7. One other question remains to be considered. The Courts below have made defendant 1 personally liable for the amount decreed to the plaintiff. There are no satisfactory grounds in this case to deviate from the general principle that the karnavan as manager of the tarwad is bound to maintain the other members from out of the family income only. In the absence of proof of malversation or misappropriation of the income by the karnavan, it would be most unreasonable to make him personally liable for such dues. I feel it necessary to observe that the considerations which prevailed in the present case for reducing the rate of maintenance decreed to the plaintiff are confined to his claim viewed as one for a lump sum as arrears of maintenance for more than six years. The discretion vested in the Court in dealing with such claims has been exercised in this case. These considerations may not be taken as the guiding factors in any claim for future maintenance to be made by the plaintiff or by any other member of the family. A claim of that kind will depend upon proof of circumstances relating to the family and the member claiming it.

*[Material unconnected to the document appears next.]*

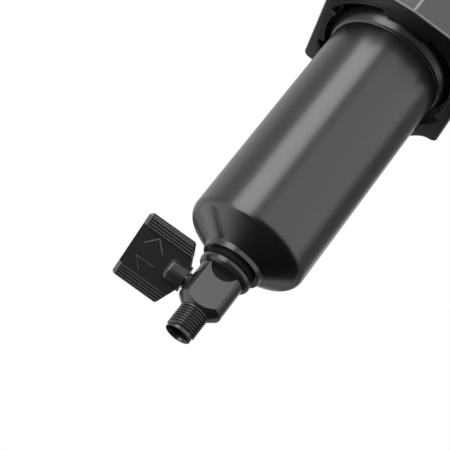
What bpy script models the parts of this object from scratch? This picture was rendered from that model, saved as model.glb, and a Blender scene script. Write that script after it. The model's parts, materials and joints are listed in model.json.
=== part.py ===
"""Compressed air filter: cast head, bayonet bowl, coalescing element and quarter-turn drain valve.

Metres, +Z up. The origin is the middle of the flat pad on top of the head, and all else hangs below it.
Air enters at -Y, goes down into the element, out through its wall and leaves at +Y.
"""

import math

import bmesh
import bpy
from mathutils import Matrix, Vector

PARTS_NAME = "compressed_air_filter"
HELPERS_NAME = "cutters"

# Clearances
GAP = 0.0003  # between faces that rest on each other
SEAL_GAP = 0.0001  # around a rubber seal in its groove
PAST = 0.001  # how far a cutter runs past the wall that it opens

# Roundness
SIDES_LARGE = 40
SIDES = 32
SIDES_SMALL = 20
ARC_STEP = math.radians(30)

# Bowl tube
BOWL_RADIUS = 0.0286
BOWL_WALL = 0.0024
SHOULDER_DROP = 0.1180  # from the underside of the head to the corner above the cone
SHOULDER_ROUND = 0.006
CONE_ANGLE = math.radians(30.46)
FLARE_LENGTH = 0.0057
COLLAR_RISE = 0.0006
NECK_HEIGHT = 0.0026
NECK_RIM = 0.0012
NECK_RECESS = 0.0008
FLOOR_THICKNESS = 0.007

# Bayonet
TAB_REACH = 0.0045  # free space between the collar and the tabs
NOTCH_DEPTH = 0.0034
TAB_THICKNESS = 0.0045
TAB_ANGLE = math.radians(39)
LUG_ANGLE = math.radians(38)
LUG_HEIGHT = 0.0049
LUG_COUNT = 4
STOP_ANGLE = math.radians(5)
STOP_CLEARANCE = math.radians(1)
STOP_DEPTH = 0.0036

# Seal between the bowl and the head
SEAL_LAND = 0.0115
BOWL_SEAL_RADIUS = 0.00105
BOWL_SEAL_GROOVE_DEPTH = 0.0020
BOWL_SEAL_BELOW_RIM = 0.0035

# Head casting
SIDE_WALL = 0.0016
CORNER_SETBACK = 0.0089
CORNER_ROUND = 0.003
END_RISE = 0.0058
RIDGE_RISE = 0.0014
END_MARGIN = 0.0025
ROOF = 0.0127
CEILING_WALL = 0.0032
EDGE_BREAK = 0.0008
DRAFT = 0.0006
HEAD_SHOULDER_DEPTH = 0.015
PAD_SETBACK = 0.0105
PAD_ROUND = 0.0025

# Ports, half-inch pipe thread
PORT_BORE_RADIUS = 0.0093
PORT_THREAD_RADIUS = 0.01048
PORT_BOSS_WALL = 0.005
PORT_BOSS_PROUD = 0.0013
PORT_BOSS_CHAMFER = 0.0008

# Passages in the head
DOWN_BORE_RADIUS = 0.0095
SOCKET_RADIUS = 0.011
SOCKET_WALL = 0.0035
SOCKET_LENGTH = 0.0095
SOCKET_SHOULDER = 0.0015
OUTLET_DROP_RADIUS = 0.0062
PASSAGE_WALL = 0.003

# Plugs that close the two gauge holes, eighth-inch pipe thread
GAUGE_HOLE_REACH = 0.021
PLUG_FLANGE_RADIUS = 0.007
PLUG_FLANGE_HEIGHT = 0.0022
PLUG_THREAD_RADIUS = 0.00486
PLUG_THREAD_LENGTH = 0.0065
PLUG_SOCKET_ACROSS = 0.005
PLUG_SOCKET_DEPTH = 0.0045
PLUG_SUNK = 0.0004
PLUG_SEAL_HEIGHT = 0.0008

# Filter element
ELEMENT_GAP = 0.00225  # between the element and the bowl
SKIRT_WALL = 0.0008
SKIRT_HEIGHT = 0.0055
CAP_HEIGHT = 0.0025
FOAM_WALL = 0.0016
TUBE_WALL = 0.0006
CORE_RADIUS = 0.013
PLEAT_COUNT = 26
PLEAT_PAPER = 0.0016  # the paper's thickness, measured along the radius
ELEMENT_NECK_BORE = 0.0082
ELEMENT_SEAL_RADIUS = 0.0009
ELEMENT_SEAL_GROOVE_DEPTH = 0.0016
CAP_PEG_RADIUS = 0.005
CAP_PEG_LENGTH = 0.004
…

8. In the result, the decree of the lower appellate Court is modified by awarding to the plaintiff maintenance at the rate of Rs. 12 per mensem for the first period of two years and two months and for the remaining period of four years and six months at the rate of Rs. 6 per mensem. Defendant 1 will not be personally liable for this amount, but he should pay the same from out of the income of the tarwad properties and also from the properties of the tarwad. The parties will give and take proportionate costs in all the Courts.